Politics and the rate treatment used for access to the power system are likely to determine which of these proposals goes forward. The efficient location for new power generation capacity in New Brunswick is near to where the power is used in the populated south and close to the U.S. border. Postage stamp rates for power transmission would subsidize remote northern development. On the other hand, nodal transmission pricing would signal efficient sighting but could be politically unattractive because it would discourage development in areas with excess capacity, particularly the north.

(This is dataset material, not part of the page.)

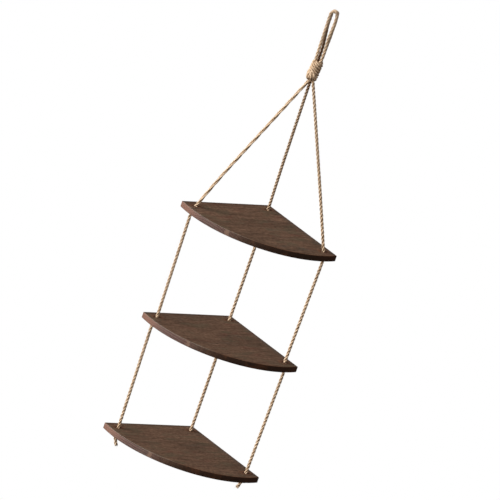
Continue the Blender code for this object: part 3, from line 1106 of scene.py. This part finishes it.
def floor_material():
    """White that shines by itself, so that it is as bright as the white round it."""
    shader = Shader("studio_white")
    shader.set_surface(
        Base_Color=BLACK, Specular_IOR_Level=0.0, Roughness=1.0, Emission_Color=WHITE, Emission_Strength=1.0,
    )
    return shader.material


def add_floor():
    """A pale floor far below the hanging shelf, which throws no light or shadow on it."""
    mesh = bpy.data.meshes.new("studio_floor")
    half = FLOOR_HALF_SIZE
    corners = [(x * half, y * half, FLOOR_Z) for x, y in ((-1, -1), (1, -1), (1, 1), (-1, 1))]
    mesh.from_pydata(corners, [], [(0, 1, 2, 3)])
    mesh.materials.append(floor_material())
    floor = add_object("studio_floor", mesh)
    floor.visible_diffuse = False
    floor.visible_glossy = False
    floor.visible_shadow = False


def add_lights():
    """A soft key from the left, a softer fill from the front, and a low light on back and undersides."""
    for name, facts in LIGHTS.items():
        lamp = bpy.data.lights.new(name, "SUN")
        lamp.energy = facts["strength"]
        lamp.angle = math.radians(facts["softness"])
        lamp.color = LAMP_COLOUR
        light = add_object(name, lamp)
        tilt = math.radians(90 - facts["elevation"])
        light.rotation_euler = Euler((tilt, 0.0, math.radians(facts["azimuth"])))


def add_camera():
    """A long lens far off, which shows the shelf at the photograph's scale and angle."""
    data = bpy.data.cameras.new("photo_camera")
    data.lens = CAMERA_LENS
    data.sensor_width = CAMERA_SENSOR
    camera = add_object("photo_camera", data)
    look = Euler((math.pi / 2 - CAMERA_ELEVATION, 0.0, CAMERA_AZIMUTH)).to_matrix()
    roll = Euler((0.0, 0.0, CAMERA_ROLL)).to_matrix()
    turned = look @ roll
    frame_width = PHOTO_PIXELS / PIXELS_PER_METRE
    distance = frame_width * CAMERA_LENS / CAMERA_SENSOR
    camera.matrix_world = turned.to_4x4()
    camera.location = CAMERA_AIM + turned.col[2] * distance
    data.clip_end = distance * 3
    bpy.context.scene.camera = camera


def build():
    """Makes the studio, then the boards, the ropes with their stop knots, the coil knot and the loop."""
    bpy.context.scene.view_settings.view_transform = "Standard"
    add_world()
    add_floor()
    add_lights()
    add_camera()
    jute = PlantFibre().finished()
    mesh = board_mesh(StainedWood().finished())
    for name in BOARDS:
        hang(board_piece(name, mesh), "board_wood", name)
    for side in ROPES:
        hang(rope_piece(side, jute), "rope_fibre", "rope_" + side)
        for name, board_top in zip(BOARDS, BOARD_TOPS):
            stop_name = f"stop_{side}_{name.split('_')[1]}"
            hang(stop_piece(stop_name, side, board_top, jute), "rope_fibre")
    hang(coil_piece(jute), "rope_fibre", "coil_knot")
    for place in LOOPS:
        hang(loop_piece(place, jute), "rope_fibre", "loop_" + place)


build()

The rate treatment for the laterals themselves is likely to determine the future of gas distribution development in the province. If gas distribution systems are not able to share costs for lateral capacity with the gas-fired power stations, then the development of the gas distribution industry will be very slow. Competition will be impaired and energy users injured if laterals to gas-fired power stations do not rapidly blossom into distribution networks as well.

To maximize the benefits of gas development in New Brunswick to consumers, proponents of proposed laterals should be required to publish firm commitments that can be compared with competing proposals. These commitments should specify the terms of service that will be offered including rates and measures of the quality of that service. The commitments should also provide an expansion schedule for the lateral system that includes the communities to be piped, the number of customers to be attached, and the timing of this program. These commitments could form the initial basis for regulation of the eventual franchisees.

It may also be beneficial for the government to provide different distribution franchises to more than one company. Some competitive pressures may be achieved by comparing the results of one distributor with those of other distributors.

Regulation is an unavoidable necessity to protect customers using natural monopoly services such as gas and electricity distribution systems. However, regulation pales in comparison to competition as a means of controlling energy costs over the long term and making producers accountable to their customers.